Localism, the posh term for noticing what’s under our noses, has become the new normal, no longer just a call to arms among the sustainability crowd but an option to queuing around the block for a punnet of tomatoes. The village shop, the newsagent, the ‘social supermarket’ has become the place to catch up with the local news and pick up a veg box stuffed to the brim of local produce. The local farm has found itself selling its wares at the gate while the supermarkets scratch their heads and work out a new system for distribution.
We’ve begun to grow- not just as human beings as we cook for our NHS and check in on vulnerable neighbours – but our greens and legumes too. As Mother Nature smirked at the success of her massive strop, she shone down on our spinach and watered our Webbs in a spring out of a gardener’s fantasy. The skies have cleared and the people of Hastings cheer as they see France across the sea and the people of Delhi cry as the night sky twinkles with stars for the first time in decades. Deer and goats walk through empty towns and birds sing for the sheer joy of being alive. The silence of plane-free skies is deafening.

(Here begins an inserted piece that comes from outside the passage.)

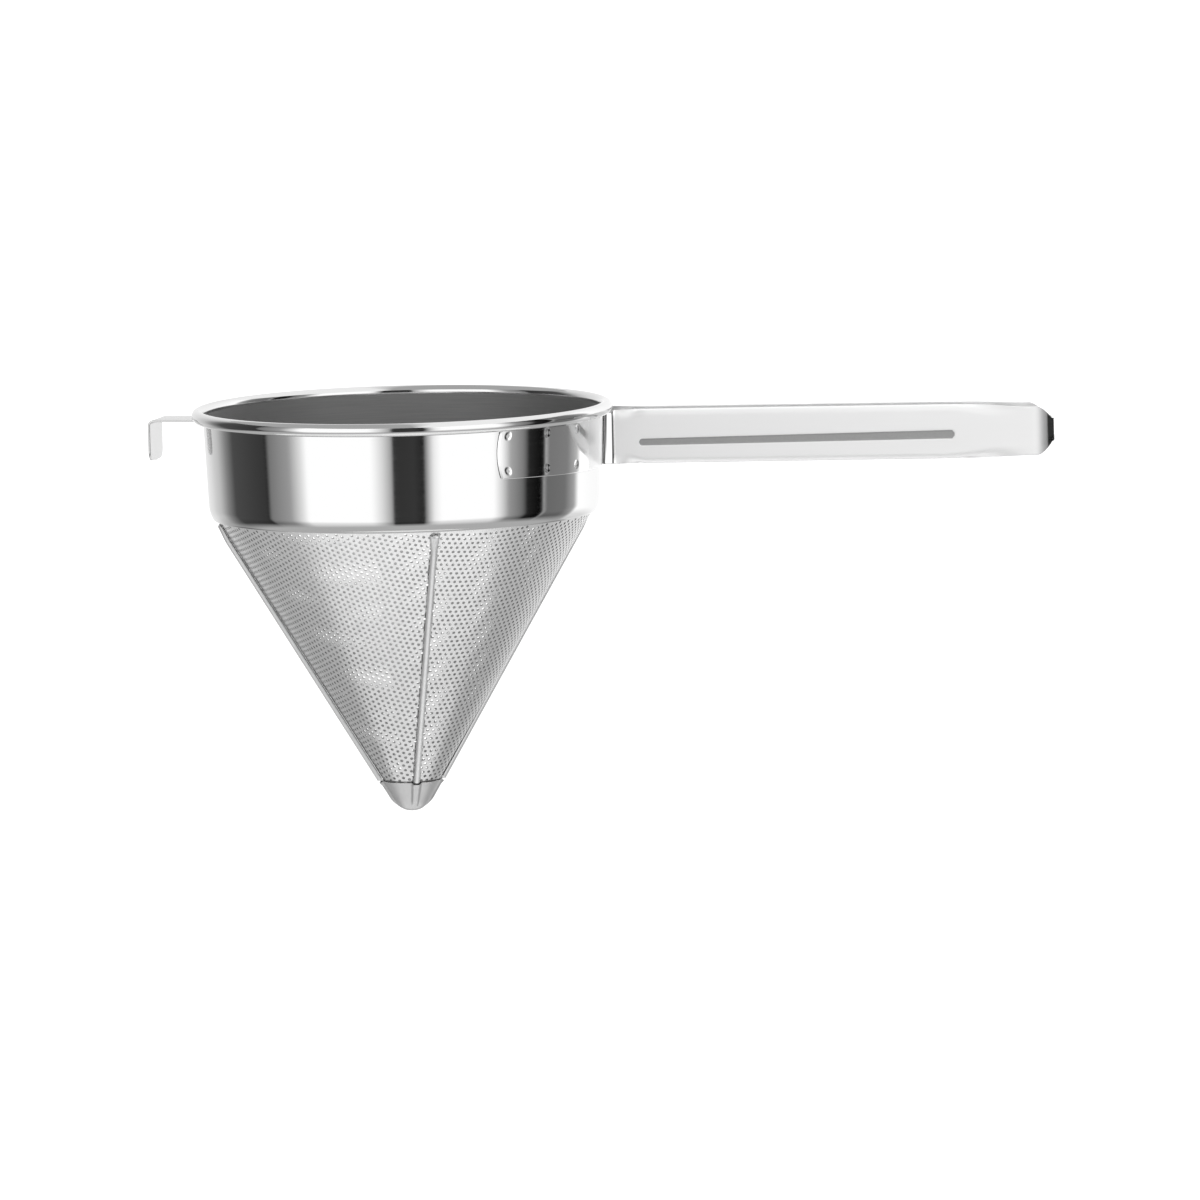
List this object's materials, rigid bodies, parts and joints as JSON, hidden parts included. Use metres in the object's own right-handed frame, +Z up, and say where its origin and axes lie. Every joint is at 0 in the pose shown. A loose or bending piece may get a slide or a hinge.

As death rates rise and brains are rewired to step back from human contact, life may never be the same. But when we finally step blinking out into a post-Lockdown light, let’s hope that localism will survive. Let’s continue to grow, eat and cook together. Let’s keep baking bread and working from home, talking face to face through the tech that we were always too busy to use. Zoom – such a fast word for a slowed down world – you’ve shown us how good it is to talk.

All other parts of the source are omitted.